Why?  They stopped manufacturing that skate back in 2003 and you are stuck.  I contacted K2 and that was their answer.  Too bad.  Amazing skate.

That was what happened with my favorite pair of "Cruising Skates".  They're a pair of K2 227G Softboot skates.  I could strap those things on and do a 50 mile workout in comfort gliding from Philadelphia to Valley Forge and beyond not thinking twice other than how far is it to the next Water Stop.

Five Wheels Good, Four Wheels Meh. 
Bigger Wheels Fast, Smaller Wheels More Maneuverability.
I'd kill for a proper pair of cruising skates with five 100MM or greater wheels on it...

The problem with all skates, not K2 alone, is that those soft boots wear down due to your foot sliding against the fabric.  Eventually they get to the point where your heel has worn the fabric lining down and you're against the padding.  My skates are all at that point, and I have lined them with, you guessed it, Duct Tape.

In this case, Olive Drab, Military Spec, Industrial Strength Duct Tape, but Duct Tape nonetheless.

But back to that bolt thing.

Every time you disassemble a skate, and this is also pretty good to remember for when you repair your car or the back gate, use some "Loctite" on the threads of the screws. 

Loctite is a sort of glue that you put a dot on the threads of the screw or bolt, then tighten up.  That glue will hold a screw in place instead of allowing it to work free under use.  For "light duty", something you intend to remove later for service, use "Loctite Blue".  You can remove it and replace it later.  The other strengths like Loctite Red may be too strong for duty, so you need to research that yourself.

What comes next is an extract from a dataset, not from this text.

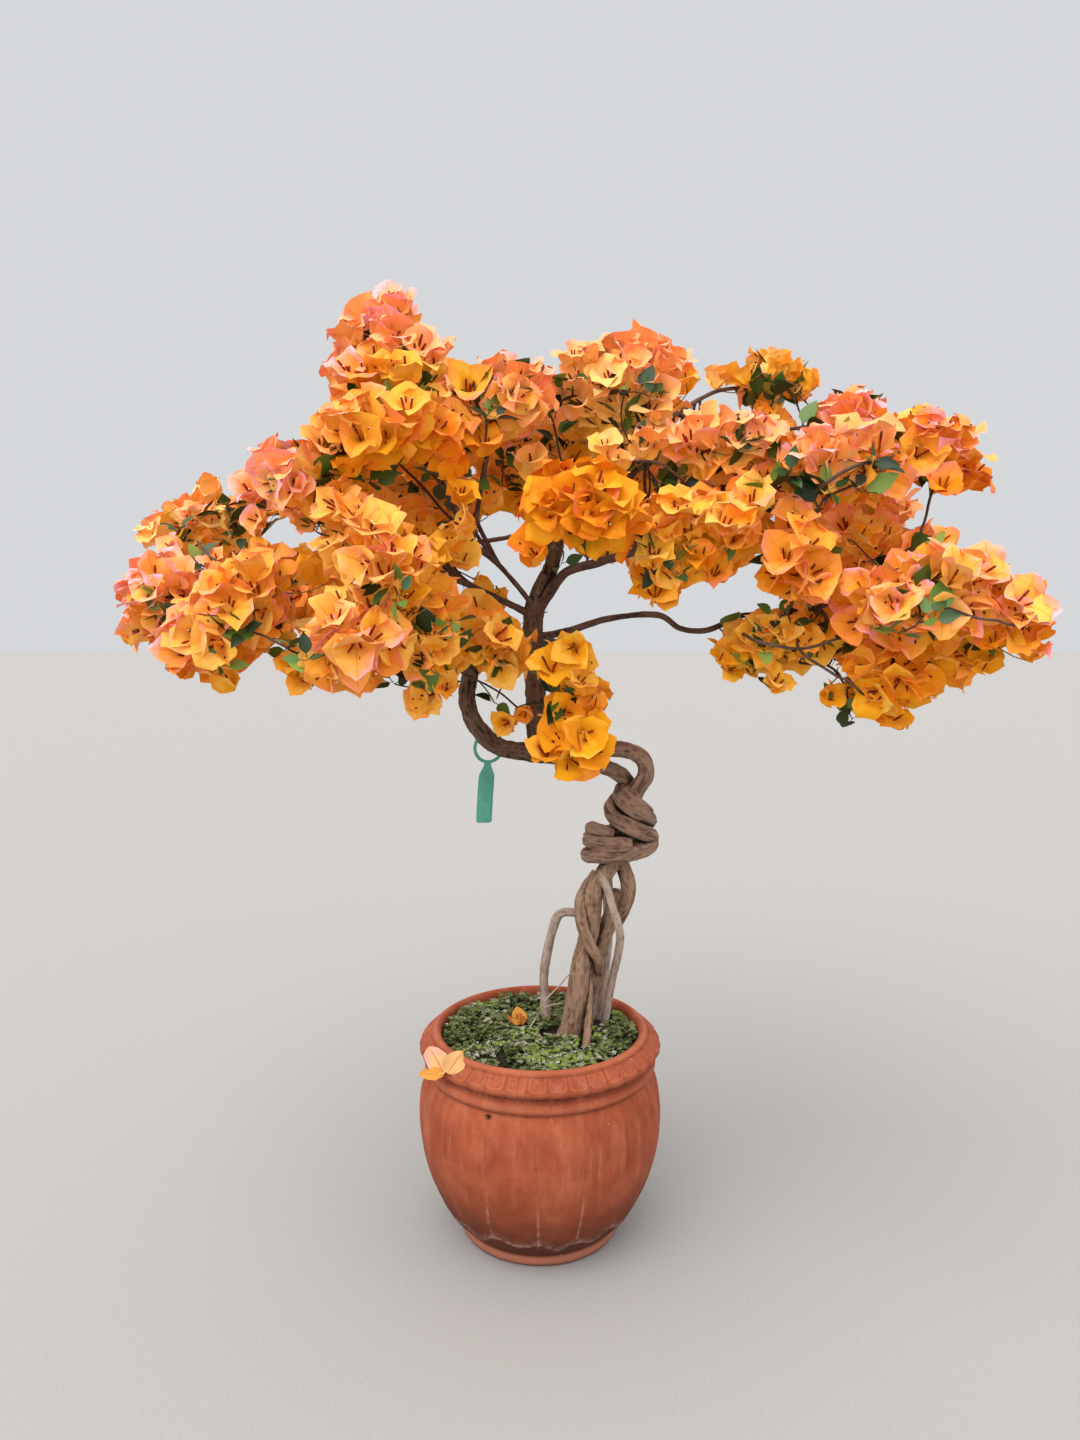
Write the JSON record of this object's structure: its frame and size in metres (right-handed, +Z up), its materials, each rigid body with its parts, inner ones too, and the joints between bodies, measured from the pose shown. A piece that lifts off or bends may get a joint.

For skates, Loctite Blue is perfect, and is even what my skates came with.

But in the case of my favorite skates, I forgot to use it on the nut on my push wheel.  That's the back wheel on the right foot.  Most of the force from my skating was on the back wheel due to my not skating in racing form lately, but most people tend to push from the heel as a matter of course.   It is incorrect technique, but if you're just out cruising around the park in loops, nobody will hold that against you.

Fitness Skating vs Racing. 

Somewhere around the Pompano Beach Airpark, near to the Goodyear Blimp base, I threw that nut.  It's somewhere in the grass, I'll never find it, and I'll probably never stop looking for it.  It's an aluminium nut that looks like a mushroom.  The stem part goes over the bolt that holds the push wheel in, the cap held the brake assembly tight to the skate "truck" where the wheels live.

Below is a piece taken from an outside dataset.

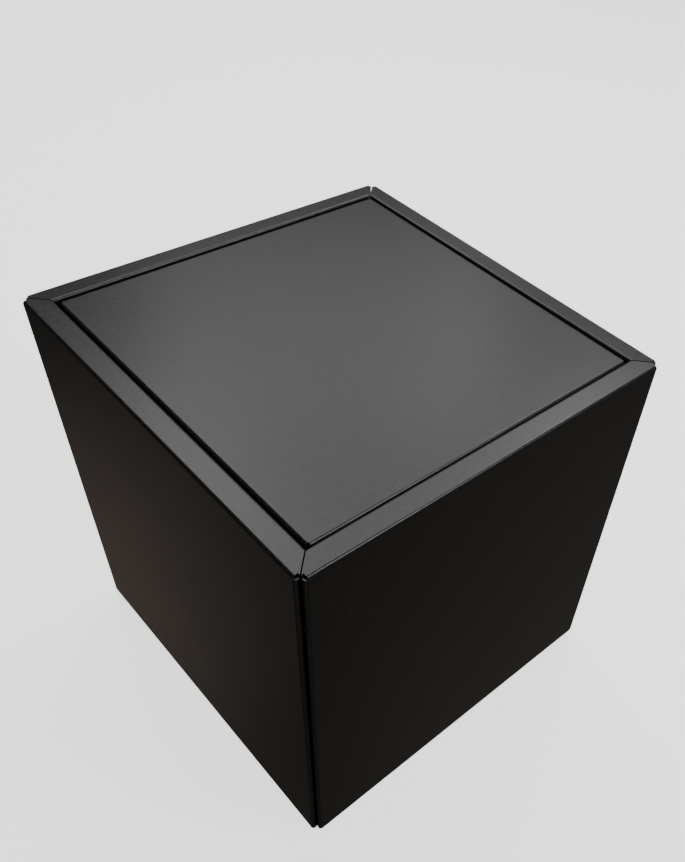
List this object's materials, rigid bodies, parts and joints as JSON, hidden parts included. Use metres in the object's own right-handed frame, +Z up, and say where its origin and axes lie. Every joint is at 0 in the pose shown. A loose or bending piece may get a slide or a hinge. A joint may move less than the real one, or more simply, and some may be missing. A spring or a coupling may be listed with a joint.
{
  "type": "sheet metal cube box",
  "caption": "Cube-shaped folded sheet-metal box with a flush drop-in lid, for standing, sitting or propping things on and for storage inside.",
  "frame": {"origin": "middle of the box at floor level, under the feet", "axes": "+Z up, -Y the front, +X to the right; the box is slightly deeper (Y) than wide (X)"},
  "size_m": [0.4, 0.41, 0.4149],
  "materials": {
    "powder_coat": "satin black fine-texture powder coat",
    "zinc_steel": "zinc-plated",
    "black_nylon": "moulded black nylon",
    "black_rubber": "matt moulded rubber",
    "pad_foam": "matt cellular rubber"
  },
  "bodies": {
    "box": {"front_panel": "powder_coat", "rear_panel": "powder_coat", "left_panel": "powder_coat", "right_panel": "powder_coat", "base_plate": "powder_coat", "base_rivets": "zinc_steel", "foot_front_left": "black_rubber", "foot_front_right": "black_rubber", "foot_rear_left": "black_rubber", "foot_rear_right": "black_rubber", "foot_screws": "zinc_steel", "foot_nuts": "zinc_steel", "corner_bolts_front_left": "zinc_steel", "corner_bolts_front_right": "zinc_steel", "corner_bolts_rear_left": "zinc_steel", "corner_bolts_rear_right": "zinc_steel", "corner_nuts_front_left": "zinc_steel", "corner_nuts_front_right": "zinc_steel", "corner_nuts_rear_left": "zinc_steel", "corner_nuts_rear_right": "zinc_steel", "corner_spacers_front_left": "black_nylon", "corner_spacers_front_right": "black_nylon", "corner_spacers_rear_left": "black_nylon", "corner_spacers_rear_right": "black_nylon", "lid_pad_front_left": "pad_foam", "lid_pad_front_right": "pad_foam", "lid_pad_rear_left": "pad_foam", "lid_pad_rear_right": "pad_foam"},
    "lid_body": {"lid": "powder_coat", "lid_stiffener_left": "powder_coat", "lid_stiffener_right": "powder_coat"}
  },
  "joints": [
    {"name": "lid_lift", "type": "slide", "parent": "box", "child": "lid_body", "axis": [0, 0, 1], "range_m": [0, 0.15]}
  ]
}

I took the skate with me to the Home Depot on Sunrise Blvd in Ft Lauderdale.  Instead of going to the local small old line hardware store, I went there only because it is closer.  Standing by the parts bin full of weird fasteners, I was poking around.  The bolt tested to 8MM (Metric) and I knew I could find a standard hex nut, but I wanted a cap on the top. 

I'm looking at it all "cluessly and confused" until this little woman came up.  A former Skater herself, we had a great time talking about The Good Old Days of the 1990s and early 2000s when we could get up dozens of people for a long haul workout.  But she knew exactly what I needed.  A "T-Nut".  We found one that fit.  All that I had to do was bend the prongs back.

That's the thing with doing something out there that others have stopped doing.  It's like keeping a classic car going.  Sometimes you have to machine the part, other times you can rebuild it with Loctite and Duct Tape, and other times you really need a friendly Skater Chick to find a T-Nut to get you back on the road.

Thanks Skater Chick!  You were the Best!  Lets hit the park sometime!